Today much of our towns and cities are infiltrated by images and signs we have little say in; billboards blaring about things we should buy, drab signage warning about rule-breaking, or oligarch owned media telling us what we should think.
Of course, with graffiti, a little consideration for which wall, building or other piece of street furniture one paints on is vital - but as a lover of strange little messages placed around our streets, part of the attraction is the mystery, the synchronicity, and the sense of connection that comes with stumbling upon the mark of a stranger who has passed by, saying ‘I was here’. And somehow we begin to know their prints, like familiar faces.

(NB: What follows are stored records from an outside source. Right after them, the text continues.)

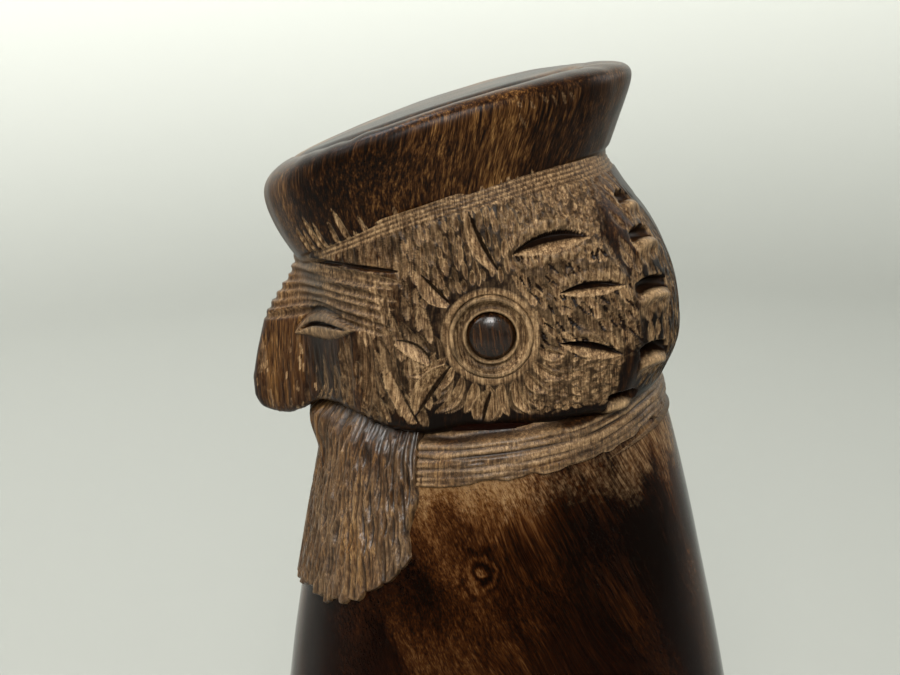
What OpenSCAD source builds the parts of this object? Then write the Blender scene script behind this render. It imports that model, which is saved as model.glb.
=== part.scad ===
// Carved wooden figurine: a bearded head in a tilted flat cap, on a plain robe that widens to a round foot.
// Millimetres, +Z up. The origin is the centre of the foot, and the face looks along -Y.
// Each module is one region of the carving, and neighbouring regions meet face to face.

/* [Robe] */
// Greatest radius of the robe, just above the foot
robe_r = 58; // [55:0.5:60]
// Height of the widest ring of the robe
hem_z = 10; // [8:1:14]
// Height at which the robe's curve ends, inside the collar
neck_z = 188; // [186:1:190]
// Radius of the robe at that height
neck_r = 35.2; // [34.6:0.1:36]
// Radius of the rounding under the hem
foot_round = 5; // [3:0.5:7]

/* [Collar] */
// Height of the collar's lower edge, over the origin
collar_z = 183; // [180:0.5:185]
// Height of the collar's upper edge, where the head sits, over the origin
seat_z = 191.3; // [190:0.1:193]
// Slope of both edges, up towards the back, in degrees
seat_tilt = 6; // [3:0.5:8]
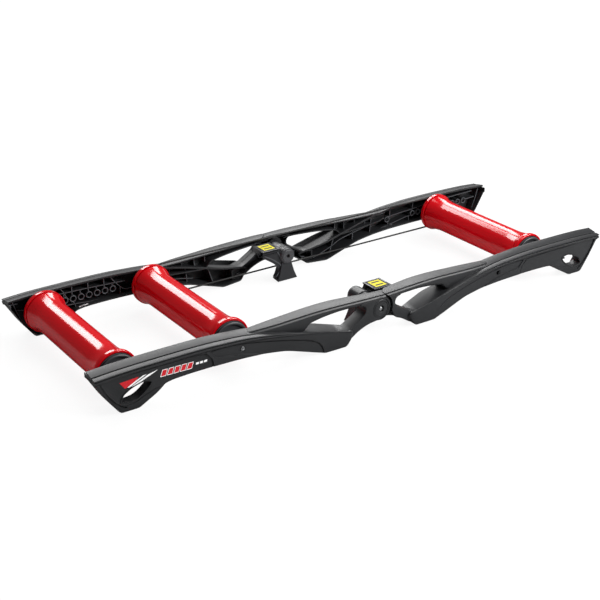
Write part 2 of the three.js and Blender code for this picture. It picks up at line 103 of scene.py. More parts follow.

There are a dozen tangents one could go down when talking about graffiti - the respect of unwritten rules within the culture, the names that pushed the movement forward, questions of legality, what is regarded as high versus low art, right down to the council’s cleaning costs - so take this article as a brief toe dip, with a much romanticised conclusion… But don’t forget to ask - whose streets are they anyway?